- _Collected material_
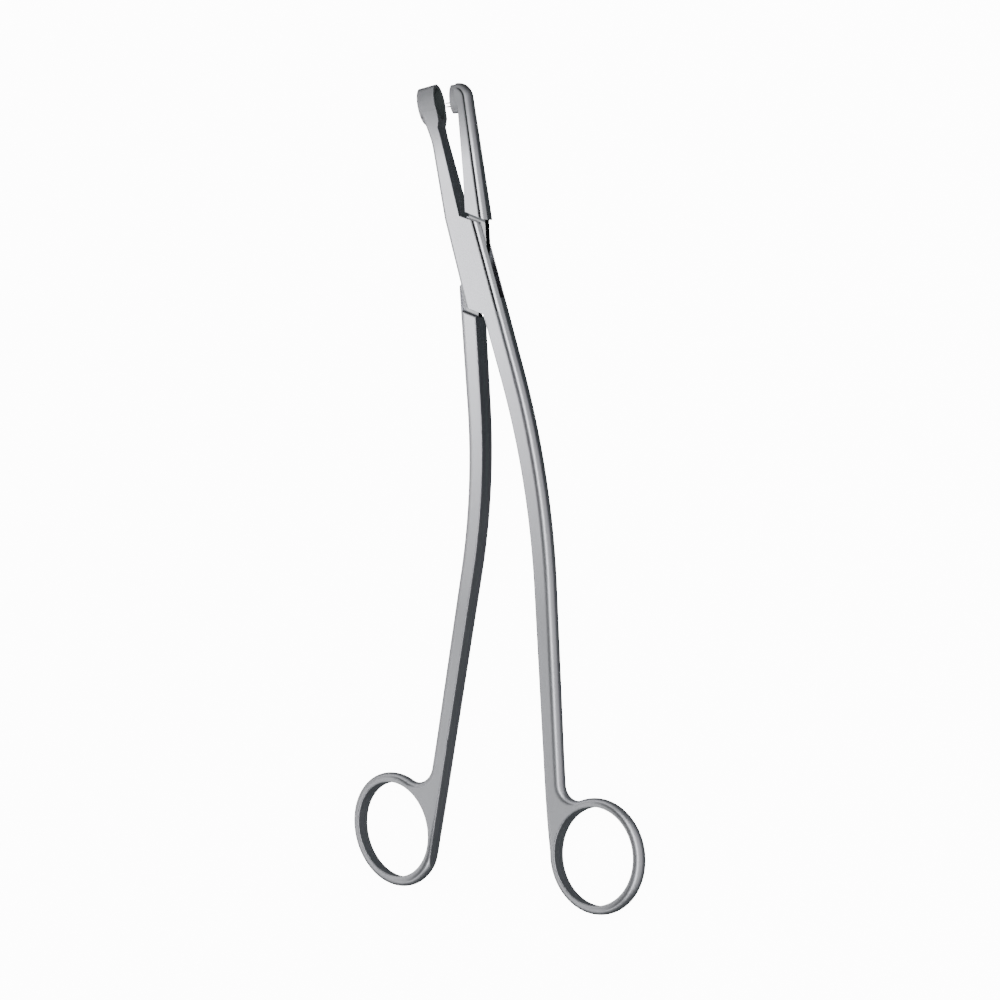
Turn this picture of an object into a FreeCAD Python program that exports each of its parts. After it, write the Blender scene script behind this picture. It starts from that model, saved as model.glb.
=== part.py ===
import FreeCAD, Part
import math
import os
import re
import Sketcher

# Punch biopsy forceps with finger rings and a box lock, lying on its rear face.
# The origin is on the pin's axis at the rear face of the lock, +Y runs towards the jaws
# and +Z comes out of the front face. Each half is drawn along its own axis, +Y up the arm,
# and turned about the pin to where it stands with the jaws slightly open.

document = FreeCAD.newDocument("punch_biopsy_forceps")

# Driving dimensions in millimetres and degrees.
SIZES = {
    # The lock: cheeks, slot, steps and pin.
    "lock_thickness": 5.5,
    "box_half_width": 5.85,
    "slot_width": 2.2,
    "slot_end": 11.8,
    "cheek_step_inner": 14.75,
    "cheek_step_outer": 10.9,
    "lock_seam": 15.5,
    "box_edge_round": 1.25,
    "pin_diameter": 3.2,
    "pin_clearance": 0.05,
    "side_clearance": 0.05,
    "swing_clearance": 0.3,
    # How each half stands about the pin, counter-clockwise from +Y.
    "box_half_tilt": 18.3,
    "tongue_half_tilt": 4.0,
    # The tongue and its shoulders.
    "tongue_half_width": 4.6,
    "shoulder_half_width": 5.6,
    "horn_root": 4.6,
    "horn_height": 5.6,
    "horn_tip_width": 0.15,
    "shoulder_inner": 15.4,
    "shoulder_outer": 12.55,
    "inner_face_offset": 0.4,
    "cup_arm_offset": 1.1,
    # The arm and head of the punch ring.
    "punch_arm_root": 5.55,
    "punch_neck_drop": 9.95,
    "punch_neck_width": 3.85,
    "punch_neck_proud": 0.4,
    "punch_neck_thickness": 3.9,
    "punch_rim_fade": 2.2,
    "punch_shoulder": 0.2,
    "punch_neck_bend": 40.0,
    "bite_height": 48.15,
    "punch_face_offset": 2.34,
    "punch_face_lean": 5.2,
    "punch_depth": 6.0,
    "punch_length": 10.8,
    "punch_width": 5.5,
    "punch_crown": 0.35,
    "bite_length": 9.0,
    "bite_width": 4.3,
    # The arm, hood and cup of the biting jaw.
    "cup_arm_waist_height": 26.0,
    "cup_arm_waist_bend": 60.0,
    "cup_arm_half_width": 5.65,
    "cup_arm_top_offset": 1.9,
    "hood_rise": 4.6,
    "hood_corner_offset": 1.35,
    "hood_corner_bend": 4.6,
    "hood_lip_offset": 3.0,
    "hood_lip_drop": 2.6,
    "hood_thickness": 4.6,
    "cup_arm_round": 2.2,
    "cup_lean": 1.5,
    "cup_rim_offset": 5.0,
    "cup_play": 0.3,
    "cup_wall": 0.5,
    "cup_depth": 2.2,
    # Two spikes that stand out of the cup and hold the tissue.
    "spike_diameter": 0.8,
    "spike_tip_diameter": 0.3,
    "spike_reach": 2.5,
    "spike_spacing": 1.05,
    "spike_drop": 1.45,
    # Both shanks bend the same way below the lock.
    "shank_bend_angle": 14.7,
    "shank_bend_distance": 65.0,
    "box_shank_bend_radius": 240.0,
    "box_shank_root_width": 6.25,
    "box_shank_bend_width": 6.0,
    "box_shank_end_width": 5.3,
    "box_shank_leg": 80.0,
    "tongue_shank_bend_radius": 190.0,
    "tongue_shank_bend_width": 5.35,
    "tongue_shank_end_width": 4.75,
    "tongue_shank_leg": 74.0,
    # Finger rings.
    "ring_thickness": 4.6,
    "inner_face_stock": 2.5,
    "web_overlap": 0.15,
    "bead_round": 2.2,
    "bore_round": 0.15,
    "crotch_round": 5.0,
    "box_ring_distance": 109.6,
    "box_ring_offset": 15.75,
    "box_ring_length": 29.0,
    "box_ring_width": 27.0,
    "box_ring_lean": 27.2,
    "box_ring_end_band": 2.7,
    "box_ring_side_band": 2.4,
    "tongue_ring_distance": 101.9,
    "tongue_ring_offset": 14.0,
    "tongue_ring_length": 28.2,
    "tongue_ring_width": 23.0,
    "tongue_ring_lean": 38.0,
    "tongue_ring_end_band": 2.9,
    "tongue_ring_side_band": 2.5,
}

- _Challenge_
Write out the data exactly as it stands.

- _Solution for this exercise_
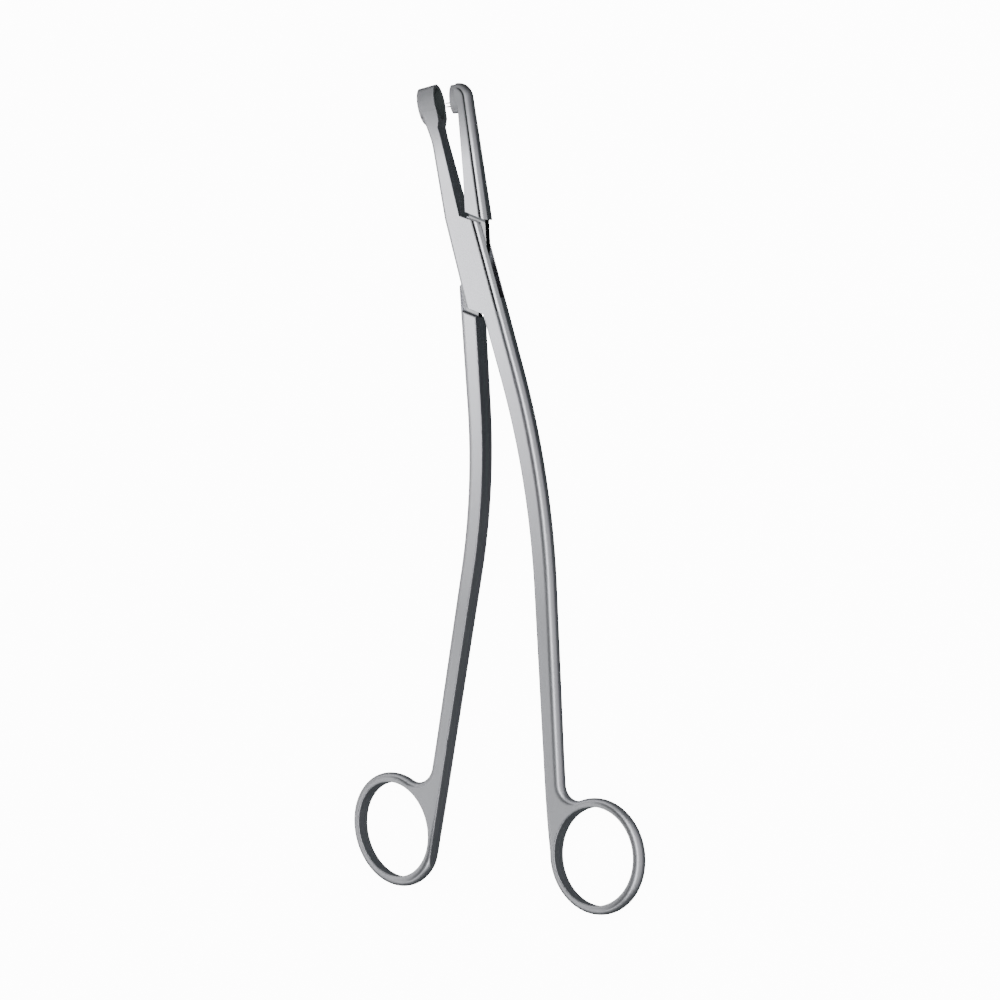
Turn this picture of an object into a FreeCAD Python program that exports each of its parts. After it, write the Blender scene script behind this picture. It starts from that model, saved as model.glb.
=== part.py ===
import FreeCAD, Part
import math
import os
import re
import Sketcher

# Punch biopsy forceps with finger rings and a box lock, lying on its rear face.
# The origin is on the pin's axis at the rear face of the lock, +Y runs towards the jaws
# and +Z comes out of the front face. Each half is drawn along its own axis, +Y up the arm,
# and turned about the pin to where it stands with the jaws slightly open.

document = FreeCAD.newDocument("punch_biopsy_forceps")

# Driving dimensions in millimetres and degrees.
SIZES = {
    # The lock: cheeks, slot, steps and pin.
    "lock_thickness": 5.5,
    "box_half_width": 5.85,
    "slot_width": 2.2,
    "slot_end": 11.8,
    "cheek_step_inner": 14.75,
    "cheek_step_outer": 10.9,
    "lock_seam": 15.5,
    "box_edge_round": 1.25,
    "pin_diameter": 3.2,
    "pin_clearance": 0.05,
    "side_clearance": 0.05,
    "swing_clearance": 0.3,
    # How each half stands about the pin, counter-clockwise from +Y.
    "box_half_tilt": 18.3,
    "tongue_half_tilt": 4.0,
    # The tongue and its shoulders.
    "tongue_half_width": 4.6,
    "shoulder_half_width": 5.6,
    "horn_root": 4.6,
    "horn_height": 5.6,
    "horn_tip_width": 0.15,
    "shoulder_inner": 15.4,
    "shoulder_outer": 12.55,
    "inner_face_offset": 0.4,
    "cup_arm_offset": 1.1,
    # The arm and head of the punch ring.
    "punch_arm_root": 5.55,
    "punch_neck_drop": 9.95,
    "punch_neck_width": 3.85,
    "punch_neck_proud": 0.4,
    "punch_neck_thickness": 3.9,
    "punch_rim_fade": 2.2,
    "punch_shoulder": 0.2,
    "punch_neck_bend": 40.0,
    "bite_height": 48.15,
    "punch_face_offset": 2.34,
    "punch_face_lean": 5.2,
    "punch_depth": 6.0,
    "punch_length": 10.8,
    "punch_width": 5.5,
    "punch_crown": 0.35,
    "bite_length": 9.0,
    "bite_width": 4.3,
    # The arm, hood and cup of the biting jaw.
    "cup_arm_waist_height": 26.0,
    "cup_arm_waist_bend": 60.0,
    "cup_arm_half_width": 5.65,
    "cup_arm_top_offset": 1.9,
    "hood_rise": 4.6,
    "hood_corner_offset": 1.35,
    "hood_corner_bend": 4.6,
    "hood_lip_offset": 3.0,
    "hood_lip_drop": 2.6,
    "hood_thickness": 4.6,
    "cup_arm_round": 2.2,
    "cup_lean": 1.5,
    "cup_rim_offset": 5.0,
    "cup_play": 0.3,
    "cup_wall": 0.5,
    "cup_depth": 2.2,
    # Two spikes that stand out of the cup and hold the tissue.
    "spike_diameter": 0.8,
    "spike_tip_diameter": 0.3,
    "spike_reach": 2.5,
    "spike_spacing": 1.05,
    "spike_drop": 1.45,
    # Both shanks bend the same way below the lock.
    "shank_bend_angle": 14.7,
    "shank_bend_distance": 65.0,
    "box_shank_bend_radius": 240.0,
    "box_shank_root_width": 6.25,
    "box_shank_bend_width": 6.0,
    "box_shank_end_width": 5.3,
    "box_shank_leg": 80.0,
    "tongue_shank_bend_radius": 190.0,
    "tongue_shank_bend_width": 5.35,
    "tongue_shank_end_width": 4.75,
    "tongue_shank_leg": 74.0,
    # Finger rings.
    "ring_thickness": 4.6,
    "inner_face_stock": 2.5,
    "web_overlap": 0.15,
    "bead_round": 2.2,
    "bore_round": 0.15,
    "crotch_round": 5.0,
    "box_ring_distance": 109.6,
    "box_ring_offset": 15.75,
    "box_ring_length": 29.0,
    "box_ring_width": 27.0,
    "box_ring_lean": 27.2,
    "box_ring_end_band": 2.7,
    "box_ring_side_band": 2.4,
    "tongue_ring_distance": 101.9,
    "tongue_ring_offset": 14.0,
    "tongue_ring_length": 28.2,
    "tongue_ring_width": 23.0,
    "tongue_ring_lean": 38.0,
    "tongue_ring_end_band": 2.9,
    "tongue_ring_side_band": 2.5,
}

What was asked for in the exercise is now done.